Second, expenditure on raw materials surged 35 per cent to Rs 841 crore in the June quarter. Unusual, as net sales in the period declined 13 per cent to Rs 979 crore. In the nine months to June 30, the expenditure on materials consumed went up 37 per cent to Rs 2,415 crore, while net sales showed flat growth at Rs 2,798 crore. The softening prices of most industrial commodities should have got reflected in less expenditure on raw materials.

The third and most worrying element is weaker operating profit. In the quarter ended June, this shrank 87 per cent to Rs 30.7 crore. After accounting for the finance cost and other charges, the company reported a loss of Rs 157.6 crore against profit of Rs 86 crore in the same quarter last year. In the nine-month period till June 30, operating profit slipped 41 per cent to Rs 400 crore.

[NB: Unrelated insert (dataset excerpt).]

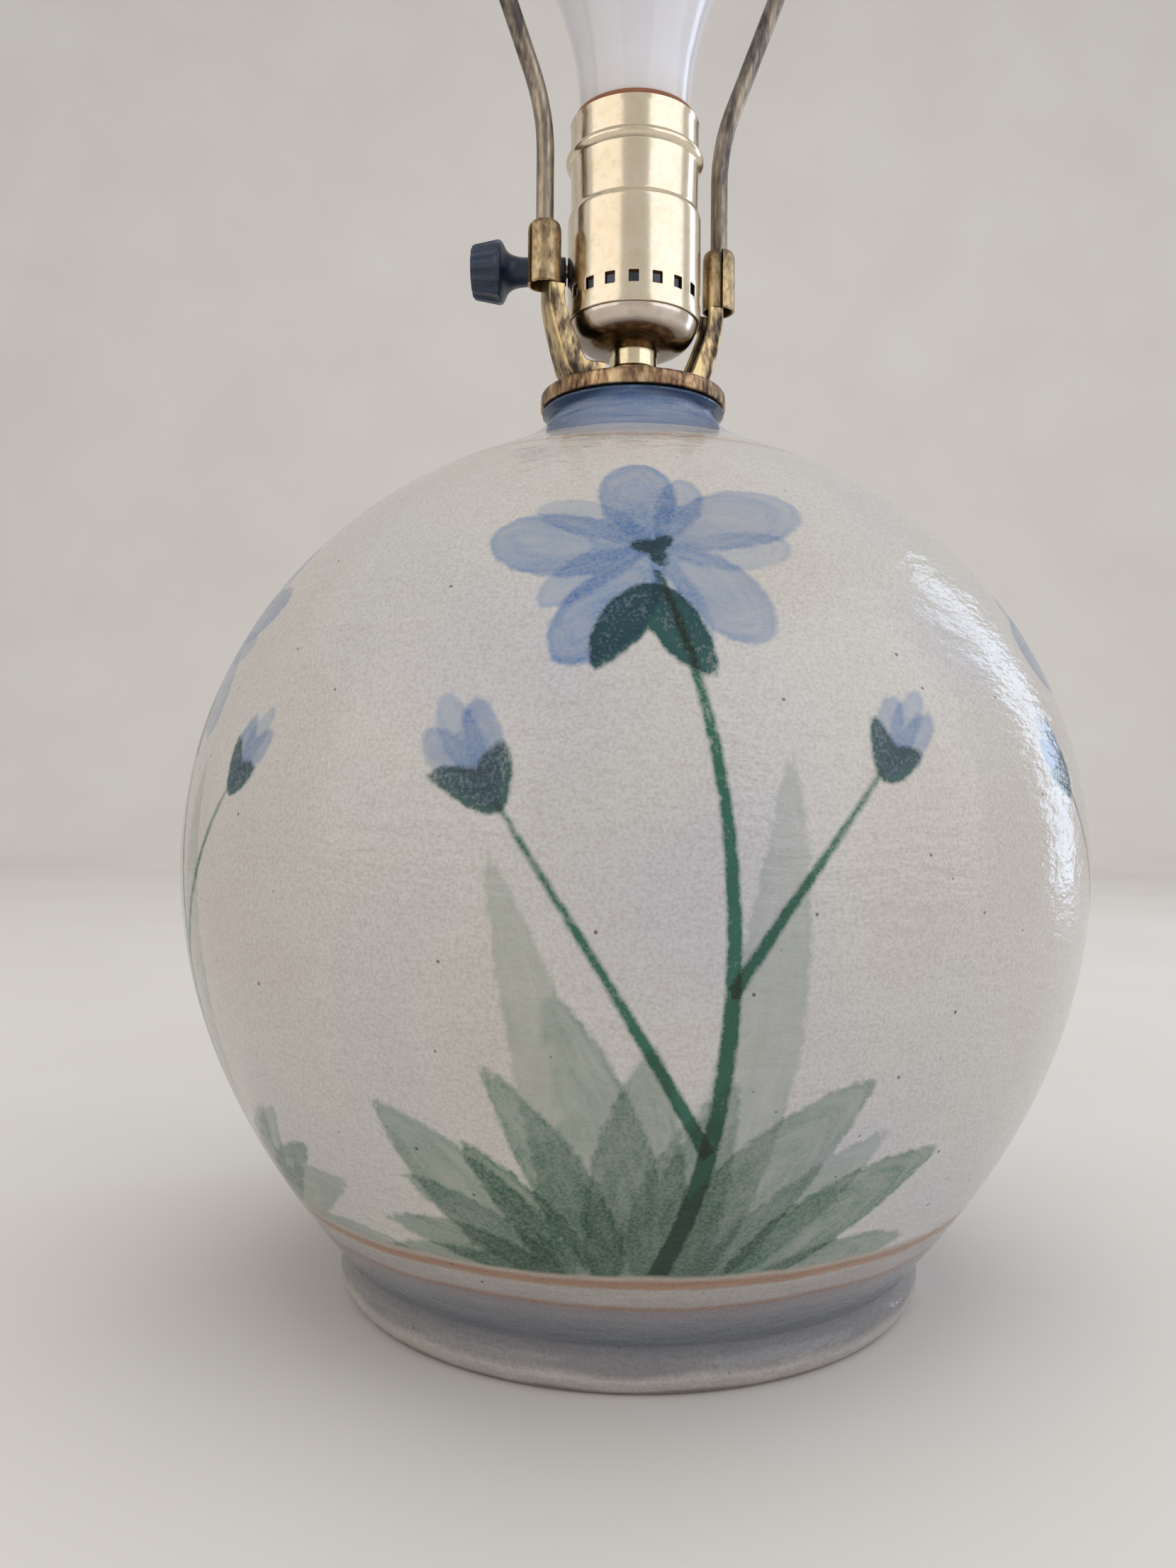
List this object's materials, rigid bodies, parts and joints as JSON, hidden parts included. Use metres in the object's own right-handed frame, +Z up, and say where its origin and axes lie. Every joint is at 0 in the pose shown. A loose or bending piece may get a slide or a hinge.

The company did not respond to detailed queries on these issues. In a statement to the BSE exchange on August 20, Amtek said it faced ‘temporary cash flow mismatch’. Last month, CARE Ratings suspended that of Amtek -- it said the company had not furnished the information needed for monitoring the ratings.

“While we can only see the problem of debt, there could be serious operational level problems. The story beneath will have to be unveiled by Sebi (the capital regulator) or the company management,” said a Delhi-based analyst.

An ICICI Direct report of last year said India accounted for 56 per cent of Amtek’s revenue, followed by Germany (20 per cent) and Italy (eight per cent). And, that the passenger vehicle business accounted for 60 per cent of the revenue, while commercial vehicles formed 14 per cent. Amtek produces forging products, alumunium and iron casting products, among other items.

Amtek has been aggressively adding capacity (both organically and through acquisitions), which has significantly impacted its return ratios, the report said. When approached for a comment on recent developments there, ICICI Direct said they were not comfortable with the company’s huge debt and, hence, did not initiate further coverage or actively track it.